ごくおおざっぱに計算してみましょう。例えば月給35万円で1日8時間労働(午前9時から午後6時まで,1時間昼休み)、週休2日、週 40時間労働の従業員の場合、平均すると月の労働時間は約173時間です。そうすると次の計算で従業員の1時間あたりの賃金は2,023円です。
35万円÷173時間≒2,023円
1年間の労働日数は週休2日の場合、約260日です。賃金は2年で時効にかかるので請求できるのは過去2年分に限られます。1日8時間 を超える部分の労働時間については、1時間あたりの基礎賃金の1.25倍の割増賃金を支払う必要があります。そうすると次の計算で2年間では約131万円になります。
2,023円×1時間×1.25×260日×2年≒131万円
毎日1時間分の残業代が未払いであるとして 2年分請求されるとこのような金額になります。実際にこれが裁判等で認められることも少なくありません。
Q2 当社は、残業については事前に上司の許可を受けることになっています。 許可していない残業でも残業代を請求されるのですか。
(答)許可が適正に運用されているのかという ことが問題です。許可しない場合、本当に仕事 をせずに帰らせるという体制が整っていれば残業にはなりませんが、許可がなくても、実際には仕事をせざるを得ないのであれば、許可の有無にかかわらず残業代を支払う必要があります。「上司の許可」というのは労働時間を把握するためには必要ですから、就業規則で「残業に上司の許可が必要」と定めることは適切ですが、定めておいても、会社側も、許可しない以 上、仮に仕事があっても帰社させるという厳し い姿勢と体制が整備されていないと、不許可でも実際には仕事があって帰れなければ残業代が発生します。

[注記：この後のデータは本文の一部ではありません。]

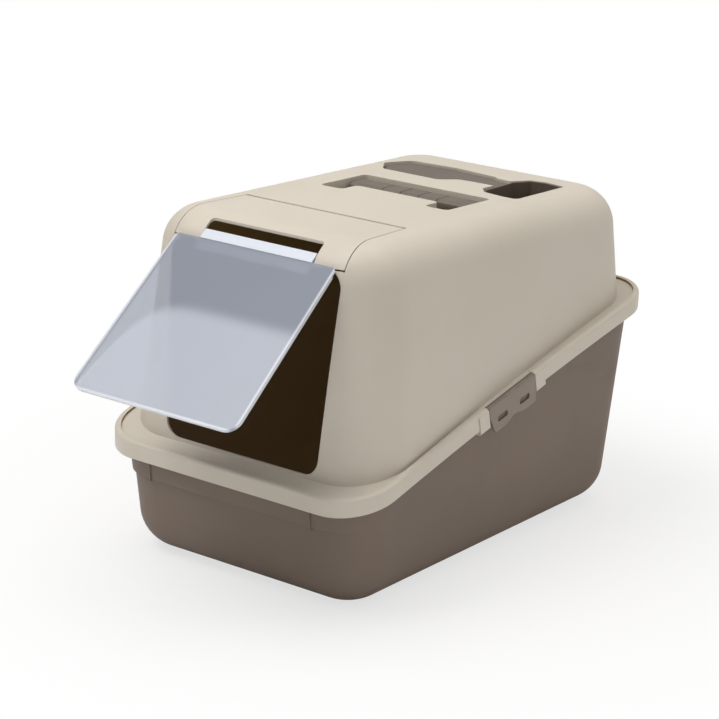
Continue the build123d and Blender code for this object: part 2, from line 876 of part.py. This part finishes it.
# Filter pad in a snap-in frame under the handle's recess
frame_top = handle_recess_floor - recess_wall
frame_bottom = frame_top - filter_thick - 2 * filter_gap - filter_frame_wall
with BuildPart() as filter_frame:
    with BuildSketch(Plane.XY.offset(frame_bottom)):
        with Locations((0, filter_middle_y)):
            RectangleRounded(
                2 * (filter_half_length + filter_gap + filter_frame_wall),
                2 * (filter_half_width + filter_gap + filter_frame_wall),
                filter_frame_corner,
            )
    extrude(amount=frame_top - frame_bottom)
    with BuildSketch(Plane.XY.offset(frame_bottom + filter_frame_wall)):
        with Locations((0, filter_middle_y)):
            RectangleRounded(
                2 * (filter_half_length + filter_gap),
                2 * (filter_half_width + filter_gap),
                filter_pad_corner,
            )
    extrude(amount=filter_thick + 3, mode=Mode.SUBTRACT)
    with BuildSketch(Plane.XY.offset(frame_bottom - 1)):
        with Locations((0, filter_middle_y)):
            with GridLocations(vent_pitch, filter_half_width, vent_count, 2):
                SlotCenterToCenter(filter_half_width / 2, vent_width + 2, rotation=90)
    extrude(amount=filter_frame_wall + 2, mode=Mode.SUBTRACT)
filter_frame.part.label = "filter_frame"
export_step(filter_frame.part, "parts/filter_frame.step")

with BuildPart() as filter_pad:
    with BuildSketch(Plane.XY.offset(frame_bottom + filter_frame_wall + filter_gap)):
        with Locations((0, filter_middle_y)):
            RectangleRounded(2 * filter_half_length, 2 * filter_half_width, filter_pad_corner)
    extrude(amount=filter_thick)
filter_pad.part.label = "filter_pad"
export_step(filter_pad.part, "parts/filter_pad.step")

bodies = [hood, tray_shell, front_lid, flap, flap_hinge_strip, carry_handle]
bodies += [clip_right, clip_left, litter_scoop, filter_frame, filter_pad]
for body in bodies:
    print(body.part.label, round(body.part.volume), len(body.part.solids()), body.part.is_valid)
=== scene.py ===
# %% [markdown]
# # A covered litter box, dressed for a studio picture
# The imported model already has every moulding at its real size: the tray, the hood with its lid and
# flap, the carry handle, the scoop, the side clips and the filter. It could all be modelled again
# in Blender, but then the joints would no longer fit. So the mouldings stay as they are, and this
# file gives them what injection moulded plastic has: grain, gloss, softened edges and a little
# variation.

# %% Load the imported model
import math

import bpy
from mathutils import Matrix, Vector


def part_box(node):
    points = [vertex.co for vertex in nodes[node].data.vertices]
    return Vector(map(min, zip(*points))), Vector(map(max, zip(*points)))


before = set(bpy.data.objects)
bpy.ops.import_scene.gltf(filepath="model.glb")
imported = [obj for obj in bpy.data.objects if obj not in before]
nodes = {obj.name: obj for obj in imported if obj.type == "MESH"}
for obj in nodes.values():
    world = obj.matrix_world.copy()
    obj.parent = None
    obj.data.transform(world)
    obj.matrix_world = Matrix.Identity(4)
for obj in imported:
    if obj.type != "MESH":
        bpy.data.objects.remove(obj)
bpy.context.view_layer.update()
print("mouldings:", sorted(nodes))

# %% [markdown]
# ## Smooth shading
# A moulding comes as flat triangles. The real surfaces are smooth and turn sharply only at an edge.
# A subdivision would change the shape, so shading is smoothed by angle instead, which leaves every
# point where the mould put it.

# %% Shade the mouldings smooth up to an edge angle
EDGE_ANGLE = math.radians(28)
for node in nodes.values():
    node.data.shade_smooth()
    node.data.set_sharp_from_angle(angle=EDGE_ANGLE)
print("smooth up to", round(math.degrees(EDGE_ANGLE)), "degrees")

# %% [markdown]
# ## Small tools for building node trees
# Each finish is a tree of shader nodes. The same few steps come back in all of them: make a node,
# set its values, join two sockets. Short helpers keep the finishes readable.

# %% Helpers for node trees
def add_node(tree, kind, values=None, **settings):
    """A node with its settings and the values of its unlinked inputs."""
    node = tree.nodes.new(kind)
    for name, value in settings.items():
        setattr(node, name, value)
    for key, value in (values or {}).items():
        node.inputs[key].default_value = value
    return node


def new_group(name, inputs, outputs):
    """An empty node group with named sockets, and its two end nodes."""
    group = bpy.data.node_groups.new(name, "ShaderNodeTree")
    for label, kind, value in inputs:
        socket = group.interface.new_socket(name=label, in_out="INPUT", socket_type=kind)
        socket.default_value = value
    for label, kind in outputs:
        group.interface.new_socket(name=label, in_out="OUTPUT", socket_type=kind)
    return group, group.nodes.new("NodeGroupInput"), group.nodes.new("NodeGroupOutput")


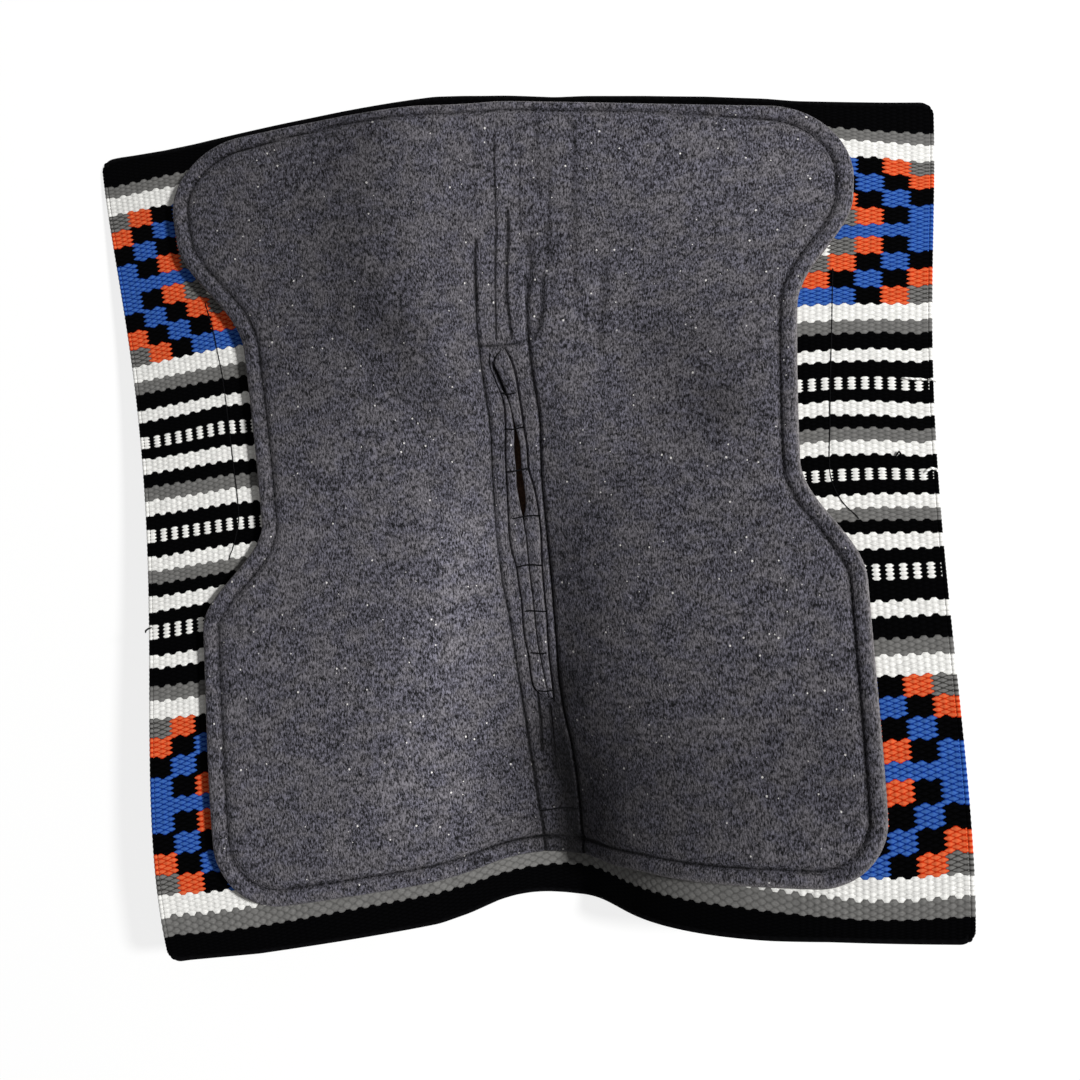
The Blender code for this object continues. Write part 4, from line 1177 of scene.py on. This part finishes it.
class PAD_OT_felt_lining(bpy.types.Operator):
    """Cut and crease the two halves of the charcoal lining"""

    bl_idname = "pad.felt_lining"
    bl_label = "Felt lining"

    def execute(self, context):
        v = outline_rows(LINING_ROW)
        gap = SEAM_PLAY + SEAM_OPENING * ease(v, *SEAM_FADE)
        ends = (FELT_FRONT_MARGIN + WALL_INSET, sizes().blanket - FELT_REAR_MARGIN - WALL_INSET)
        for name, side in SIDES:
            outer = felt_half_width(name, v)
            u = side * felt_grid(side * follow_seam(name, v) + gap, outer, LINING_COLUMN)
            if side < 0:
                u = u[:, ::-1]
            u, grid_v = np.broadcast_arrays(u, v[:, None])
            height, painted_shade_level, rim = felt_height(u, grid_v)
            lower_u, lower_v = u * (1 - WALL_INSET / outer[:, None]), np.clip(grid_v, *ends)
            flat = slab_points((u, slant(u, grid_v), height), (lower_u, slant(lower_u, lower_v), 0.0))
            values = felt_values(flat, painted_shade_level, rim)
            felt_piece(f"felt_{name}_panel", f"felt_lining_{name}", flat, slab_faces(*u.shape), values,
                       FELT_SHARP_DEGREES)
        return {"FINISHED"}


def slit_edge(side, v):
    places, left, right = zip(*SLIT_EDGES)
    return follow(places, right if side > 0 else left, v)


def lip_edges(name, v):
    places, inner, outer = zip(*LIPS[name])
    return follow(places, inner, v), follow(places, outer, v)


class PAD_OT_spine_strip(bpy.types.Operator):
    """Cut the strip over the spine, in two halves that part at the slit"""

    bl_idname = "pad.spine_strip"
    bl_label = "Spine strip"

    def execute(self, context):
        thickness = sizes().felt_thickness
        v = outline_rows(STRIP_ROW)
        share = np.linspace(0, 1, STRIP_COLUMNS)
        front, rear = LIPS["left"][0][0] * MM, LIPS["right"][-1][0] * MM
        faces, places, attributes = [], [], []
        for name, side in SIDES:
            inner, outer = slit_edge(side, v)[:, None], follow_seam(name, v)[:, None] - side * SEAM_PLAY
            u = inner + (outer - inner) * (share if side > 0 else 1 - share)
            u, grid_v = np.broadcast_arrays(u, v[:, None])
            height, painted_shade_level, rim = felt_height(u, grid_v)
            beyond = np.maximum(front - grid_v, grid_v - rear)
            past_lip = side * (u - lip_edges(name, v)[1][:, None])
            bed = ease(beyond, BED_RUN, 0) * ease(past_lip, BED_PLAY + BED_WALL, BED_PLAY)
            height = np.minimum(height, thickness * (1 - (1 - LIP_BED_SHARE) * bed))
            moved = slant(u, grid_v)
            flat = slab_points((u, moved, height), (u, moved, 0.0))
            faces.append(slab_faces(*u.shape) + sum(map(len, places)))
            places.append(flat)
            attributes.append(felt_values(flat, painted_shade_level, rim))
        values = {key: np.concatenate([half[key] for half in attributes]) for key in attributes[0]}
        felt_piece("spine_strip_felt", "spine_strip", np.concatenate(places), np.concatenate(faces), values,
                   FELT_SHARP_DEGREES)
        return {"FINISHED"}


def bar_pinch(v):
    """How far the threads over the slit press the lips down."""
    return sum(bell(v - bar * MM, LIP_PINCH_WIDTH) for bar, _, _ in BARS)


class PAD_OT_slit_lips(bpy.types.Operator):
    """Roll the two felt lips along the slit"""

    bl_idname = "pad.slit_lips"
    bl_label = "Slit lips"

    def execute(self, context):
        bed = LIP_BED_SHARE * sizes().felt_thickness + LAYER_GAP
        turn = np.linspace(0, np.pi, LIP_COLUMNS)
        share = (1 - np.cos(turn)) / 2
        for name, side in SIDES:
            front, rear = LIPS[name][0][0] * MM, LIPS[name][-1][0] * MM
            v = np.linspace(front, rear, int((rear - front) / LIP_ROW))
            inner, outer = lip_edges(name, v)[::side]
            u = inner[:, None] + (outer - inner)[:, None] * share
            ends = np.sqrt(np.clip(np.minimum(v - front, rear - v) / LIP_TAPER, LIP_TIP_SHARE, 1))
            rise = np.minimum(LIP_THICKNESS, LIP_RISE_SHARE * np.abs(outer - inner))
            rise = (rise - LIP_PINCH * bar_pinch(v)) * ends
            height = bed + rise[:, None] * np.sin(turn) ** LIP_ROUND_POWER
            flat = slab_points((u, v[:, None], height), (u, v[:, None], bed))
            rim = LIP_FLUFF * np.tile(np.cos(turn) ** 4, (len(v), 1))
            values = felt_values(flat, np.zeros(u.shape), rim)
            felt_piece(f"slit_{name}_lip", f"slit_lip_{name}", flat, slab_faces(*u.shape), values)
        return {"FINISHED"}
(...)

Q3 割増賃金はどういう場合に支払わないといけないのですか。
(答)法律で一定の場合に賃金を割増するよう定められています。法を理解するうえで重要なキーワードは「所定」と「法定」です。「所定」 というのは、「定める所」ということで、各会社が就業規則や労働契約等で定めていることという意味です。各会社で、「1日7時間」とい うように労働時間を決めますが、これは会社と従業員で定めていることですから「所定」労働時間です。
これに対し、労働基準法では労働時間の限度 を1日8時間、1週間で40時間と定めています。 これは法が定めていますから「法定」労働時間と言います。
法定労働時間を超えて仕事をさせた場合、基礎賃金に対して一定割合の割増賃金を支払わなければなりません。さらに法定労働時間を超えて労働を命じるには従業員代表との間で36協定(労働基準法36条に基づく協定)を締結しないといけません。協定をしないと罰則があります。一定の要件のもとで労使の合意で法定労働時間の配分を月単位、年単位で変更する変形労働時間制を採用できますが、その場合でも配分した法定労働時間を超えれば割増賃金を支払わなければならないことは同様ですから、以下、 変形労働時間制ではない、朝9時から午後5時まで、昼1時間休み、週休2日(土・日)の会社を例に説明します。
(1)所定時間外残業 この会社の所定労働時間は1日7時間です。この場合、1時間の残業までは、その残業代は基礎賃金のままで、割増になりません。
(2)日単位の法定時間外残業 設例の会社で午後 7時まで働くと労働時間は9時間となり、1 日8時間を超えます。8時間までの1時間は基礎賃金のままですが、8時間を超える1時間は法定時間外残業となり、基礎賃金の1.25 倍の割増賃金を支払う必要があります。
(3)週単位の法定時間外残業 設例の会社の1週 間の所定内労働時間は35時間です。他の日は残業がなく、土曜日だけ朝9時から午後3時まで6時間の休日勤務(残業)を命じると1 週間で41時間労働となります。そうすると週40時間までの5時間は基礎賃金のままの所定時間外残業で、これを超える1時間は法定時間外残業として、基礎賃金の1.25倍の割増賃 金を支払う必要があります。
(4)法定休日の労働 週1日又は4週間を通じて 4日の法定休日を付与しなければいけません。 会社が日曜日を法定休日に指定している場合、 日曜日に労働を命じるためには、単なる残業だけではなく、法定休日に労働させる旨の36協定が必要です。そして、法定休日の労 働については、基礎賃金の1.35倍の割増賃金を支払う必要があります。
(5)深夜割増 これは今までの例とは違って「法定外」労働時間だから割増になるのではありません。所定内労働時間でも深夜になれば割 増しなければなりません。深夜とは午後10時 から午前5時までです。午後9時から午前2 時までが本来働くべき労働時間である従業員がいたとしても、午後10時までの勤務時間と比較して午後10時から午前5時までは深夜割増として基礎賃金の1.25倍の割増賃金を支払う必要があります。深夜と深夜以外の賃金は区別して定めておく必要があるのです。
(6)深夜の法定時間外残業 午前9時から午後5 時まで勤務の従業員が午後11時まで残業した場合、①午後6時までの1時間の残業は所定 時間外残業で基礎賃金、②午後6時から午後 10時までの4時間は法定時間外残業で基礎賃金の1.25倍、③午後10時から11時までの1時 間は法定時間外残業でさらに深夜労働ですから、法定時間外残業分1.25倍+深夜労働分0.25倍で基礎賃金の1.5倍の割増賃金を支払う必要があります。遅い時間まで残業している従業員がおられる会社がありますが、このような計算で残業代を払っておられるのでしょ うか。
予測外の残業代・深夜割増の請求を受けたら大変です。従業員の健康管理の観点からも、各従業員が労働時間内に何をしているか適切に把握してください。